Your in-laws (or, at least your MIL) likely needs professional help, and not just in the way of professional cleaners. The lifestyle you describe is often a symptom of some mental issues that don’t just go away when there’s an incentive, like a grandbaby, to clean up for. And getting your in-laws that kind of help really isn’t your job. They have to WANT the help in the first place. They have to accept and admit there’s a problem and they can’t face it alone. They have to want to get better. If they aren’t sharing those kinds of revelations or having those kinds of discussions with you, there’s not much you can do at this point.
Obviously, you can’t bring your child into their home (and I’m surprised you would even want to go over yourself). Rather than issue an ultimatum, it would make more sense to just tell your in-laws that you don’t feel comfortable bringing a baby into a home where there are so many germs and, if they want to see her/him, they’ll have to come to your place or meet in a neutral space. And this will just have to be the way you conduct your relationship(s) with them from now on. If you frame it as “I’m not comfortable,” or “I’m worried about germs,” rather than “You’re so dirty” or “Your place is too filthy” or “You need to clean,” (i.e. use “I” statements that reflect your feelings, rather than making “you” statements that convey judgment or demand action) this will minimize your mother-in-law’s feelings of being attacked. That doesn’t mean she won’t be defensive and hurt — she probably will be — but you aren’t responsible for her reaction; you can only control your own behavior and words.

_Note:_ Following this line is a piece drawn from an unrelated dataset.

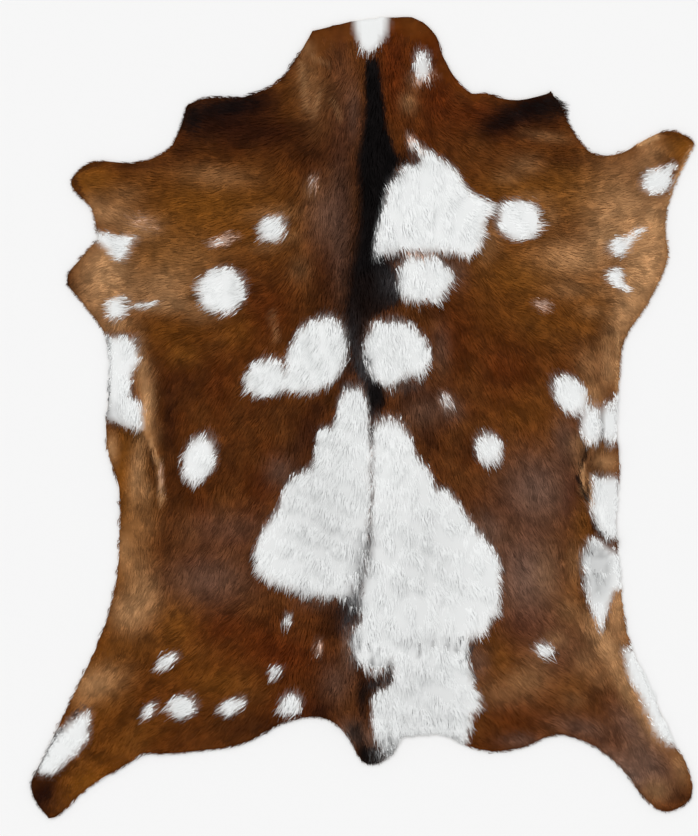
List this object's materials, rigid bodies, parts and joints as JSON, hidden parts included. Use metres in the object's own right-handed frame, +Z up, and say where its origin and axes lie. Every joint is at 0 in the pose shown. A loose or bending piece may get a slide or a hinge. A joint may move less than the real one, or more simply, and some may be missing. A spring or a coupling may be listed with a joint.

Finally, these are your husband’s parents, so whatever communication you have with them regarding their living environment and how it affects you and your family should be communicated by your husband (after you both agree what should be said and expressed). Let HIM be the one to navigate this relationship. That will also go a long way in minimizing your MIL’s feelings of being attacked and will help protect you from the more direct reaction from her, whatever that reaction might be.